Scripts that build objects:
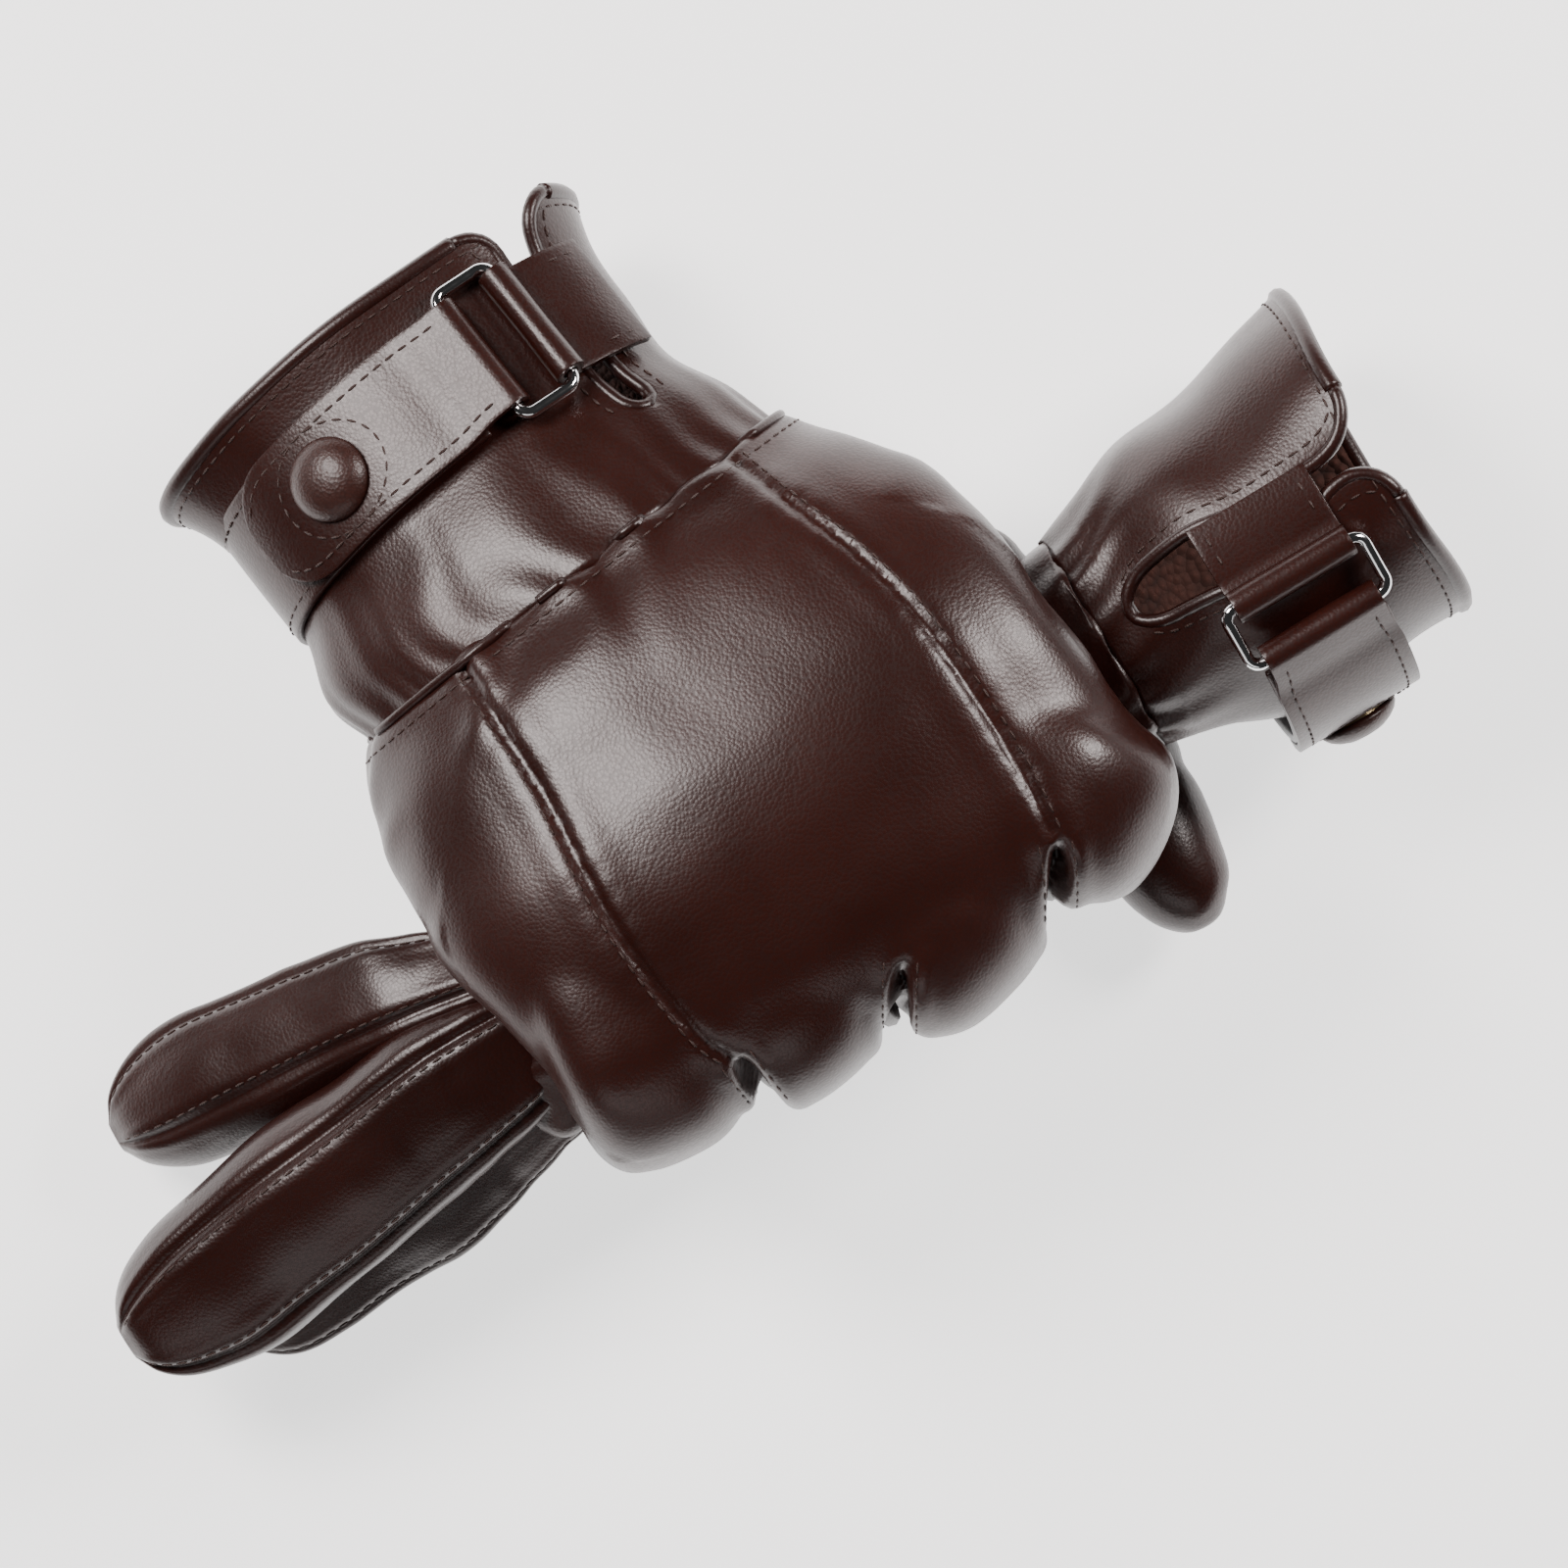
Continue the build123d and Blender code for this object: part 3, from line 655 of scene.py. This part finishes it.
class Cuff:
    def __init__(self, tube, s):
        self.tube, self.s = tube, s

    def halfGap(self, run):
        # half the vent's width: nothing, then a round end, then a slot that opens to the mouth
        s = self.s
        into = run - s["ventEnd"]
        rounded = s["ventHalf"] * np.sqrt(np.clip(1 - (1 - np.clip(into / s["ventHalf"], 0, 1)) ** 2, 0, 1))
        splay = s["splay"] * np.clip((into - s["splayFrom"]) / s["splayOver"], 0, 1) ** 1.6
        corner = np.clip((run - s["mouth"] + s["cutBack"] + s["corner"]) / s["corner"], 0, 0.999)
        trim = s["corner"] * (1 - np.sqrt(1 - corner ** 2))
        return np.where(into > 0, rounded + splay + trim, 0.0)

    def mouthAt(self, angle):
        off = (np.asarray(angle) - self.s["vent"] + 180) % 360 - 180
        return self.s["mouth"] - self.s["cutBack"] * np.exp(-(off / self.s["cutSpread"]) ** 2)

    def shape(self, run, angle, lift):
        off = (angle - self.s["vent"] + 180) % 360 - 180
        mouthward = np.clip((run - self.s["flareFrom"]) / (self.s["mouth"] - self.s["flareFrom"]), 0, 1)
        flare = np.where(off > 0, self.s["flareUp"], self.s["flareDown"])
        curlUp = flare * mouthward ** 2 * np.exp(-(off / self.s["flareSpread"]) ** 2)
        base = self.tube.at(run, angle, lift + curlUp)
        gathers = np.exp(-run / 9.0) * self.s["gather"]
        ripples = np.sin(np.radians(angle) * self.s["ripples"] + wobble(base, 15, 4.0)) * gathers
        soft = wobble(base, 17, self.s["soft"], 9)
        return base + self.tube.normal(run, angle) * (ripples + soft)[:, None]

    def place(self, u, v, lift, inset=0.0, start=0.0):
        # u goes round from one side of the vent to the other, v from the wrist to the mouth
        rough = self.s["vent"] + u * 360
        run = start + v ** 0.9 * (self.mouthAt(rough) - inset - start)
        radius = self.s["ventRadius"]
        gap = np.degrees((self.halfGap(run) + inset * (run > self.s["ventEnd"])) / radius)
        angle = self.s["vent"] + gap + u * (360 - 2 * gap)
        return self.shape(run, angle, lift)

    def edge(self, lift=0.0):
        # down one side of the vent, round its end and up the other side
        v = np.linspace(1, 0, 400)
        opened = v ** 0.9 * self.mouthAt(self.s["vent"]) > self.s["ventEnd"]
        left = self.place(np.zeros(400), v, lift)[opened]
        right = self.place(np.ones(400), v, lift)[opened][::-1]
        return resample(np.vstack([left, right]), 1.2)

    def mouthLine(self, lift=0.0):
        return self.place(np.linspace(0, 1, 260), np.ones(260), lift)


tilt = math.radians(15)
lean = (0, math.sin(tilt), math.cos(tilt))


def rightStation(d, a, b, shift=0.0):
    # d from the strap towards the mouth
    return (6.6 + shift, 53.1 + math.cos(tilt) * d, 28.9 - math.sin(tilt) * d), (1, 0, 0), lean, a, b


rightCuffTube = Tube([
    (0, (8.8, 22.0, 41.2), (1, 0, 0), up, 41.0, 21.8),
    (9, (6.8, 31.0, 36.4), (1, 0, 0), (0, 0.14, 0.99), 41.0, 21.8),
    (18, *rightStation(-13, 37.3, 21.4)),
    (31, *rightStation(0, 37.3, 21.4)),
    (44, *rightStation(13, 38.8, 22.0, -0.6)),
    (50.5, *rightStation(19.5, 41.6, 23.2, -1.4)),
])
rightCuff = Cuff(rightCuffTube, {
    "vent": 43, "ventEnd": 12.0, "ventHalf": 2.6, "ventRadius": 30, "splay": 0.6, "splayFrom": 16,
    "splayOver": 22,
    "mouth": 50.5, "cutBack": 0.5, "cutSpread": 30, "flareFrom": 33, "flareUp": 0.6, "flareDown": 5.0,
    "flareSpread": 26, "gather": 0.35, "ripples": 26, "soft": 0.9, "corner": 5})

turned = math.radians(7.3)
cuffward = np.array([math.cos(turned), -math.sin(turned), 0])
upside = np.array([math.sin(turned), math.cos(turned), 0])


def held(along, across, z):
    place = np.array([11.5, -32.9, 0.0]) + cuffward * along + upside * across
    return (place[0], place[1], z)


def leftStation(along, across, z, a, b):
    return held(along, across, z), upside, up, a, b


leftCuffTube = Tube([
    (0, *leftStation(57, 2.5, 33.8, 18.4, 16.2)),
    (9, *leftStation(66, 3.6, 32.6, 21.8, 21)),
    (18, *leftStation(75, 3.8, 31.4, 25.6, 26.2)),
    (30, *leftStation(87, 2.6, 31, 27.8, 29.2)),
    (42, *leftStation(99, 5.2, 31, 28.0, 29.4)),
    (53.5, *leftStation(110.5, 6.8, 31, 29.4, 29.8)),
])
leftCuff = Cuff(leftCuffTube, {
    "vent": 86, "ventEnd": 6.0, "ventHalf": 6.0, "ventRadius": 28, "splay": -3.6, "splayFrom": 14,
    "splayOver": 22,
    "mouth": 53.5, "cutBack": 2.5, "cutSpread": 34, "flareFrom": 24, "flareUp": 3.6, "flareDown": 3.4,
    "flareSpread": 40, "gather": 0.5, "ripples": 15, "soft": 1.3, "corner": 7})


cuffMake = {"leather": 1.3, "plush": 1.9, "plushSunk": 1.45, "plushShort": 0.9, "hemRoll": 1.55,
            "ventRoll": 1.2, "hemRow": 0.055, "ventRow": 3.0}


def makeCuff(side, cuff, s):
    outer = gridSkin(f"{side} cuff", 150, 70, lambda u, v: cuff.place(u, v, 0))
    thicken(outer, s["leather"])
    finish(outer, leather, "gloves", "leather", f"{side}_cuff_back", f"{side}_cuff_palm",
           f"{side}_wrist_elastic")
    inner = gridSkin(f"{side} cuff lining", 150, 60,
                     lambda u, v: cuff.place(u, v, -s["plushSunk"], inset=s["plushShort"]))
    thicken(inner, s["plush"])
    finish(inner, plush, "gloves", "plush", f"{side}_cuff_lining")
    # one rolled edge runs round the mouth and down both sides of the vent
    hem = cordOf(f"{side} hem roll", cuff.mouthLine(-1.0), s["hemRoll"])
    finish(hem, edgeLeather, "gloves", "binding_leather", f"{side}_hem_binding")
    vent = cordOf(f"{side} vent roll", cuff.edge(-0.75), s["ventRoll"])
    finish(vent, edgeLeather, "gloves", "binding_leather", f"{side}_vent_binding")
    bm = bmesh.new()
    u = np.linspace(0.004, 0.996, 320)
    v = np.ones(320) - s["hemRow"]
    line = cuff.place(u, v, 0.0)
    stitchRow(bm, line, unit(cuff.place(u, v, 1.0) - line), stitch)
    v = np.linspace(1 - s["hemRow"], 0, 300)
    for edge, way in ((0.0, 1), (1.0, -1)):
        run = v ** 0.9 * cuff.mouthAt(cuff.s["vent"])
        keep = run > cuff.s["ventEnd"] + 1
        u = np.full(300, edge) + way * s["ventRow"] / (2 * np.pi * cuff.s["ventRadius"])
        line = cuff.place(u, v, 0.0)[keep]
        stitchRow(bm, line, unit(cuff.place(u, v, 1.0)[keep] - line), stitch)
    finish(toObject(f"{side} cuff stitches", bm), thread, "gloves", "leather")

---

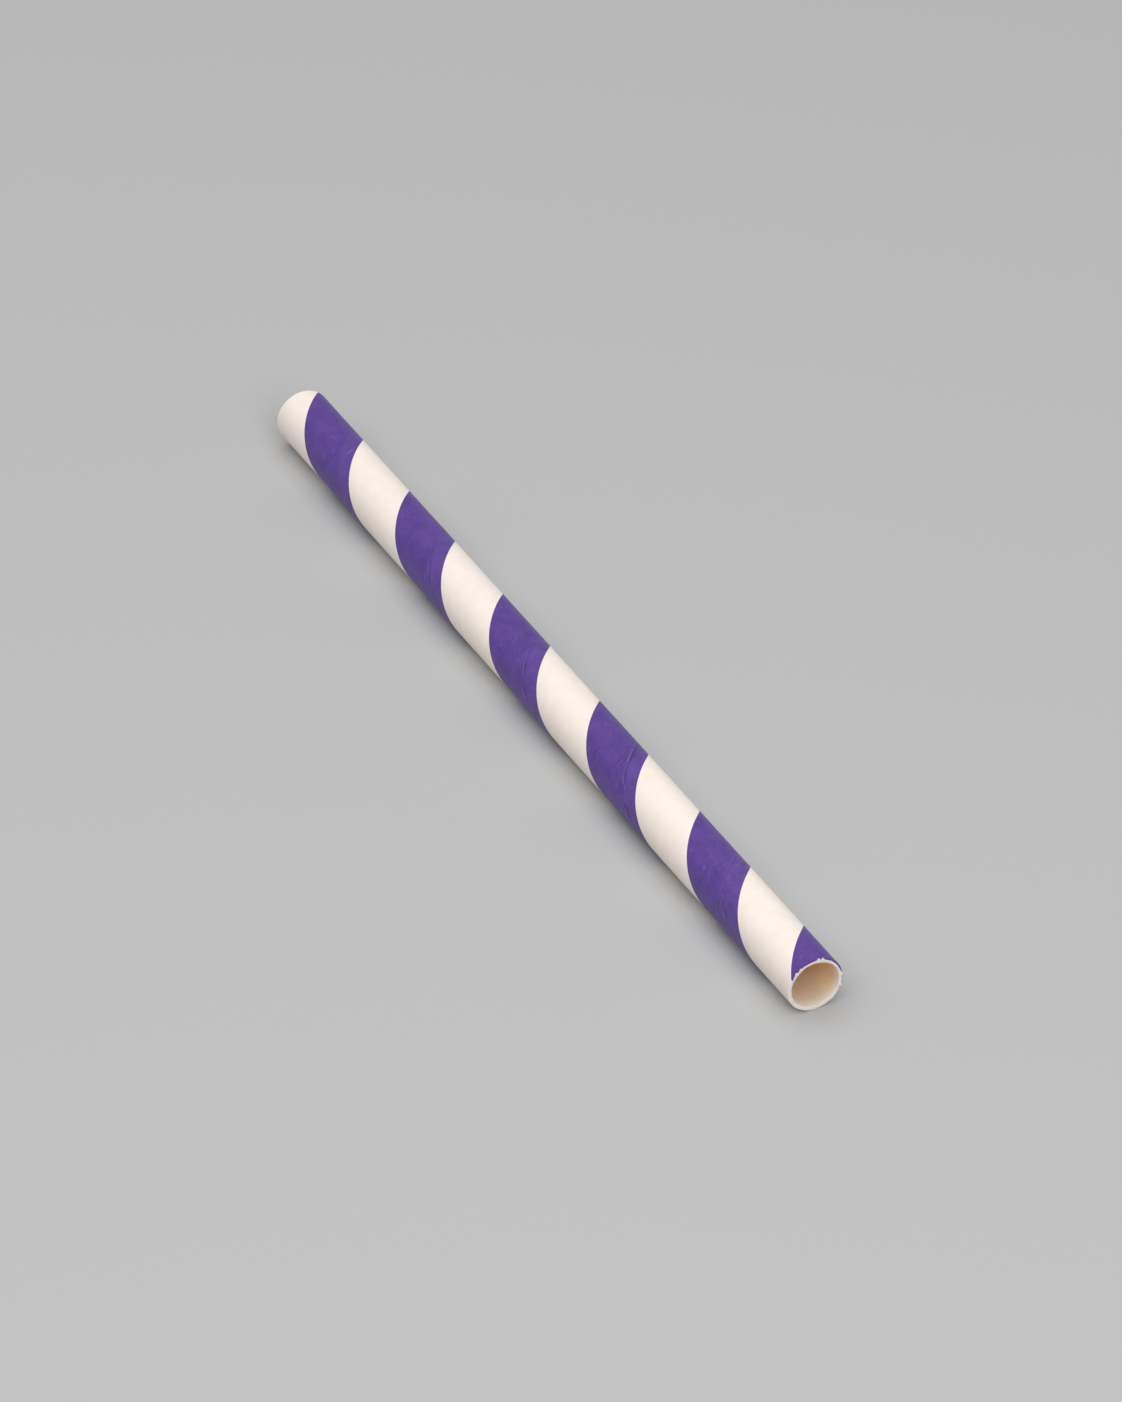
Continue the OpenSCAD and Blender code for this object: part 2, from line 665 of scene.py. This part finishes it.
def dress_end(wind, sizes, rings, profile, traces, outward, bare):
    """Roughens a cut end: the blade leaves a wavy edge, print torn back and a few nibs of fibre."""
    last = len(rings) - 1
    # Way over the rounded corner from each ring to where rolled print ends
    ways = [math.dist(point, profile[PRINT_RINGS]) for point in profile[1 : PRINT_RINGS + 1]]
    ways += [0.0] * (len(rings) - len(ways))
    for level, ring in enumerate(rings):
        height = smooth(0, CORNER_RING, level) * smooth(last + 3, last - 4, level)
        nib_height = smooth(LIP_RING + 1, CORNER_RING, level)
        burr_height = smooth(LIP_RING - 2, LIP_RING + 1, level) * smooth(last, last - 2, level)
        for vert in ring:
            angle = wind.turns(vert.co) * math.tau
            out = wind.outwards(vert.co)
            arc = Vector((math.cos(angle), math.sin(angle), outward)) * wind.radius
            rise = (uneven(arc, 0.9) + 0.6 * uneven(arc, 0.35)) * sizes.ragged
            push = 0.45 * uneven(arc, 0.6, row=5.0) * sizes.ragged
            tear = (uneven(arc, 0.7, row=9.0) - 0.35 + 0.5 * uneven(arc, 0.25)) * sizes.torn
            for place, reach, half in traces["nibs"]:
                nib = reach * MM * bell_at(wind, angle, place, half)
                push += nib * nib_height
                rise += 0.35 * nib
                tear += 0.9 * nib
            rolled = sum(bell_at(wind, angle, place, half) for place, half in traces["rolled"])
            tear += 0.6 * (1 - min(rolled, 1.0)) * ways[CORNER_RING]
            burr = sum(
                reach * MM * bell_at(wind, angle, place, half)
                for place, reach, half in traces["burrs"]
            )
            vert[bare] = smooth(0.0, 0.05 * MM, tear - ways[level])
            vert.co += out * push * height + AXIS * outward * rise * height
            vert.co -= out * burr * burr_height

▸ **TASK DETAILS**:
Exact duplication is required for the lines above, from the line that contains "Continue the build123d" to the line that contains "self.tube, self.s = tube, s", inclusive; omit all others.

▸ **WRITTEN REPLY**:
Continue the build123d and Blender code for this object: part 3, from line 655 of scene.py. This part finishes it.
class Cuff:
    def __init__(self, tube, s):
        self.tube, self.s = tube, s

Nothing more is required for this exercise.